Versucht man, Ian Fleming näherzukommen, stößt man auf eine widersprüchliche Figur, auf einen großen Menschenbezauberer zu Lebzeiten, der in der Rückschau wenig Einnehmendes hat. Ian Fleming, am 28. Mai in London geboren, war der Enkel eines steinreichen schottischen Selfmadebankers. Sein Vater, hoffnungsvoller Nachwuchspolitiker und Freund Winston Churchills, fiel als Kriegsheld 1917. Ian, einer von vier Söhnen, erbte nicht das Vermögen, aber jede Menge Erwartungsdruck. Den setzte er in eine Mischung aus Rebellion, Tagträumerei, Netzwerkbildung und Missmutsbrüterei um. Als Eton-Abbrecher gab er in der Schweiz den künftigen Jungliteraten, dann landete er ohne Vorkenntnisse im Journalismus, wechselte in Londons Bankenwelt, kam im Krieg zum Geheimdienst und landete nach 1945 wieder beim Journalismus.

Der wiederholte Quereinsteiger Fleming begann stets in herausgehobener Position, was er nicht allein seinen Familienbeziehungen, sondern auch seinem persönlichen Auftreten zu verdanken hatte. Faszinierend dann aber, dass er nie eine weitere Karriere machte. Er war von allem schnell gelangweilt und enttäuscht, auch von sich selbst. Er gerierte sich als Snob und Dulder, als Visionär und Pessimist, und er eroberte Frau um Frau fast so, als mache ihm das achtlose Fallenlassen mehr Spaß als die Verführung zuvor.

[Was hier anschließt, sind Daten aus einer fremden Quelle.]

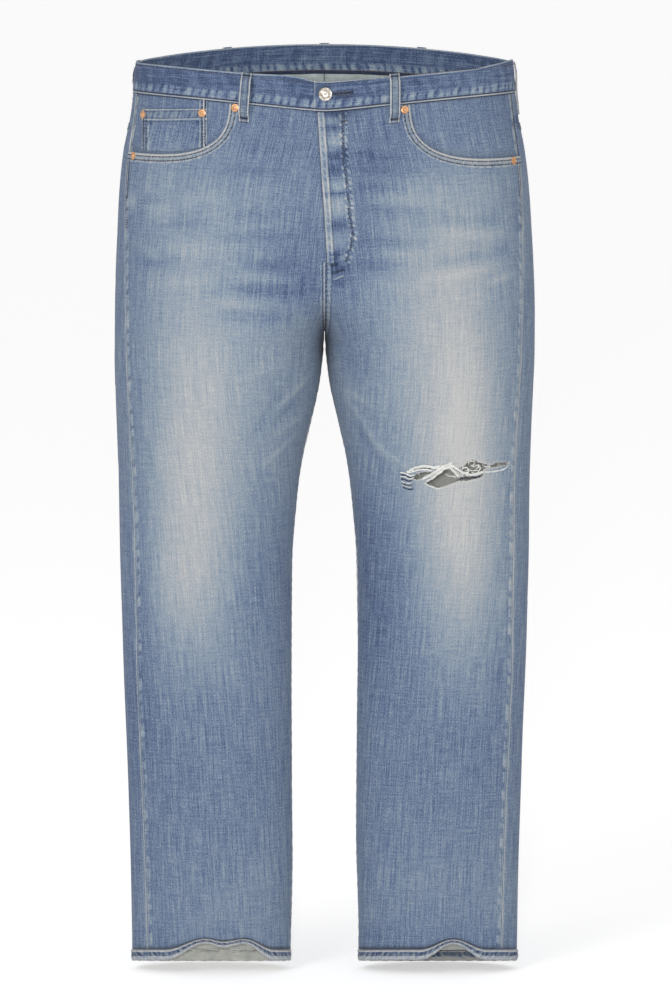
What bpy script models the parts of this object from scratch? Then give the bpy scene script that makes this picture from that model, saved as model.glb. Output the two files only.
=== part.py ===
"""Ripped straight-leg jeans with a button fly, standing open and filled out as if worn, with no wearer.

Metres, +Z up, the front faces -Y and +X is the wearer's left. The origin is the middle of the waist,
halfway up the waistband at the sides, where the wearer holds the jeans up. All cloth lies on one surface,
the form, which is given by level sections: a half section runs from its side extreme (share 0) to the
centre front or front inseam (share 1) and to the centre back or back inseam (share -1). Every cloth piece
is a wall between two lifts above that surface.
"""

import math

import bmesh
import bpy
import numpy as np

# ---------------------------------------------------------------- driving sizes
SEAM_GAP = 0.0003
LAYER_GAP = 0.0008
DENIM = 0.0012
BAND_TOP = 0.019
BAND_BOTTOM = -0.019
BAND_PROUD = 0.0007
BAND_WALL = 0.0026
CROTCH_LEVEL = -0.342
# The inseam's place along Y at the crotch, coming back to 0 at the level given
CROTCH_Y, INSEAM_STRAIGHT = 0.010, -0.62
HEM_LEVEL = -1.1555
HEM_HEIGHT = 0.013
HEM_PROUD = 0.0009
HEM_WALL = 0.0030
FORM_TOP = 0.030
FORM_BOTTOM = -1.170
# Steps to either side over which the form's slope is measured
SHARE_STEP, LEVEL_STEP = 0.004, 0.0003

# Half widths from the centre line, where the section is deepest, and its depths in front and behind. Above
# the crotch the thighs' tubes run into each other: their inner side lies past the centre line and is cut off.
SECTIONS = (
    # level, outer, inner, deepest, front, back
    (0.030, 0.2415, -2.000, 0.0000, 0.1180, 0.1180),
    (0.019, 0.2425, -2.000, 0.0000, 0.1185, 0.1185),
    (-0.019, 0.2462, -2.000, 0.0000, 0.1200, 0.1210),
    (-0.057, 0.2512, -2.000, 0.0050, 0.1220, 0.1260),
    (-0.096, 0.2590, -1.400, 0.0120, 0.1235, 0.1320),
    (-0.155, 0.2655, -0.700, 0.0220, 0.1250, 0.1400),
    (-0.200, 0.2683, -0.360, 0.0330, 0.1252, 0.1440),
    (-0.233, 0.2700, -0.200, 0.0450, 0.1250, 0.1450),
    (-0.265, 0.2712, -0.105, 0.0630, 0.1235, 0.1445),
    (-0.290, 0.2718, -0.052, 0.0790, 0.1215, 0.1430),
    (-0.312, 0.2720, -0.0185, 0.0930, 0.1190, 0.1405),
    (-0.330, 0.2720, -0.0045, 0.1050, 0.1168, 0.1370),
    (-0.342, 0.2720, 0.0002, 0.1120, 0.1152, 0.1342),
    (-0.360, 0.2720, 0.0022, 0.1195, 0.1128, 0.1290),
    (-0.397, 0.2710, 0.0070, 0.1310, 0.1080, 0.1180),
    (-0.450, 0.2690, 0.0190, 0.1420, 0.1000, 0.1060),
    (-0.500, 0.2675, 0.0300, 0.1480, 0.0920, 0.0960),
    (-0.554, 0.2665, 0.0370, 0.1510, 0.0840, 0.0870),
    (-0.632, 0.2655, 0.0430, 0.1535, 0.0760, 0.0780),
    (-0.737, 0.2625, 0.0440, 0.1530, 0.0680, 0.0700),
    (-0.868, 0.2580, 0.0430, 0.1505, 0.0600, 0.0620),
    (-0.999, 0.2545, 0.0425, 0.1485, 0.0540, 0.0570),
    (-1.130, 0.2520, 0.0450, 0.1485, 0.0480, 0.0520),
    (-1.170, 0.2515, 0.0450, 0.1480, 0.0470, 0.0510),
)
# How far the side seam lies forward of the side extreme, as seen from the front
SIDE_SEAM = (
    # level, inset
    (0.030, 0.0035),
    (-0.040, 0.0045),
    (-0.100, 0.0078),
    (-0.150, 0.0098),
    (-0.200, 0.0120),
    (-0.280, 0.0148),
    (-0.390, 0.0172),
    (-0.500, 0.0190),
    (-0.650, 0.0202),
    (-0.780, 0.0174),
    (-0.930, 0.0185),
    (-1.170, 0.0200),
)
# The waist dips at the centre front and rises at the centre back
FRONT_DIP, FRONT_DIP_POWER, DIP_ROUNDING = 0.0183, 1.35, 0.06
BACK_RISE = 0.0171
WAIST_FADE = (-0.330, -0.019)
# The back hem hangs lower than the front one
HEM_TILT, HEM_TILT_REACH = 0.19, 0.16
# Where the front hem buckles up: side (-1 or 1), place along X, half width, rise
HEM_ARCHES = (
    (-1, -0.155, 0.052, 0.0215),
    (-1, -0.104, 0.038, 0.0210),
    (1, 0.168, 0.043, 0.0205),
)
HEM_ARCH_REACH, HEM_ARCH_POWER = 0.045, 1.3
# The fly's edge leans from the wearer's right at the waist to the left at its end
FLY_TOP_X, FLY_END_X = -0.0092, 0.0035
FLY_END, FLY_FADE = -0.222, -0.262
FLY_WIDTH, FLY_UNDERLAP, FLY_FACING_END = 0.036, 0.010, -0.205
# Pocket mouths: how near the centre they come, and their depth below the waistband
POCKET_MOUTH_X = {-1: 0.1225, 1: 0.1110}
POCKET_MOUTH_DEPTH = {-1: 0.0760, 1: 0.0815}
POCKET_MOUTH_POWER = 2.8
FACING_TUCK, FACING_LEAST = 0.014, 0.045
# Inner and outer edges from the centre line, and the top level at each
COIN_POCKET = (0.150, 0.235, -0.0300, -0.0388)
COIN_CLEAR = 0.0040
YOKE_SIDE, YOKE_CENTRE = -0.062, -0.100
# Near and far edges from the centre line, top level, height, rise of the corners above the point, narrowing
BACK_POCKET = (0.045, 0.200, -0.112, 0.178, 0.022, 0.12)
# Tears across the wearer's left knee: left and right ends, their levels, and how far each opens up and down
TEARS = (
    # left, right, left_level, right_level, up, down
    (0.1110, 0.1300, -0.5085, -0.5085, 0.0040, 0.0040),
    (0.1325, 0.1760, -0.5135, -0.5135, 0.0100, 0.0090),
    (0.1780, 0.2385, -0.5020, -0.4975, 0.0100, 0.0080),
)
TEAR_CUT_Y = (-0.150, -0.010)
LOOP_WIDTH, LOOP_WALL, LOOP_CLEAR = 0.013, 0.0020, 0.0068
LOOP_TOP, LOOP_BOTTOM = 0.0200, -0.0430
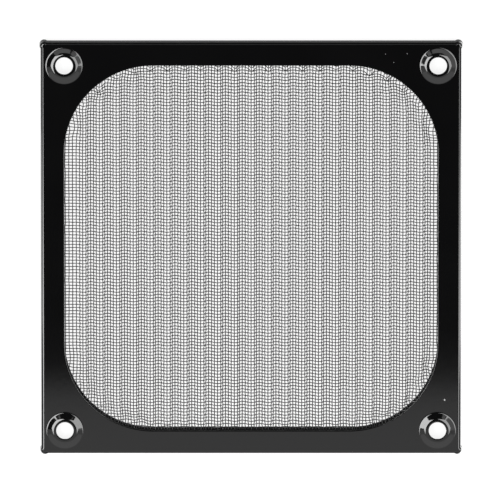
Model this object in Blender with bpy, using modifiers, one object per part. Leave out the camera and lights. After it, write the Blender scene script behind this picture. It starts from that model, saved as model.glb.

James Bond ist nicht einfach die Wunscherfüllungsfantasie eines großen Jungen, der nie die früh erträumten Abenteuer maßgeschneidert geliefert bekommen hatte. Bond ist Ian Flemings Versuch, die ganze Welt auf den Kopf zu stellen, das Bröseln von Oberschichtenherrlichkeit und britischem Weltreich zu negieren und die Klemme eines zwischen alten Standards und neuen Zeiten Gelandeten zu sprengen. Bond ist der Offenbarungseid des Unglücks eines trotz vieler Privilegien vermeintlich zu kurz Gekommenen.

Zu Zeiten, als man hierzulande in Schriftstellern gern moralische Autoritäten und sozialethische Schülerlotsen sehen wollte, mag die Figur Fleming noch abgeschreckt haben. Inzwischen sieht man sie gelassener. Vom 24. September an kann man ausprobieren, wie sich Flemings Bond-Romane heute lesen. Wir werden unsere Erfahrungen dann in der Krimikolumne „Killer & Co.“ online protokollieren.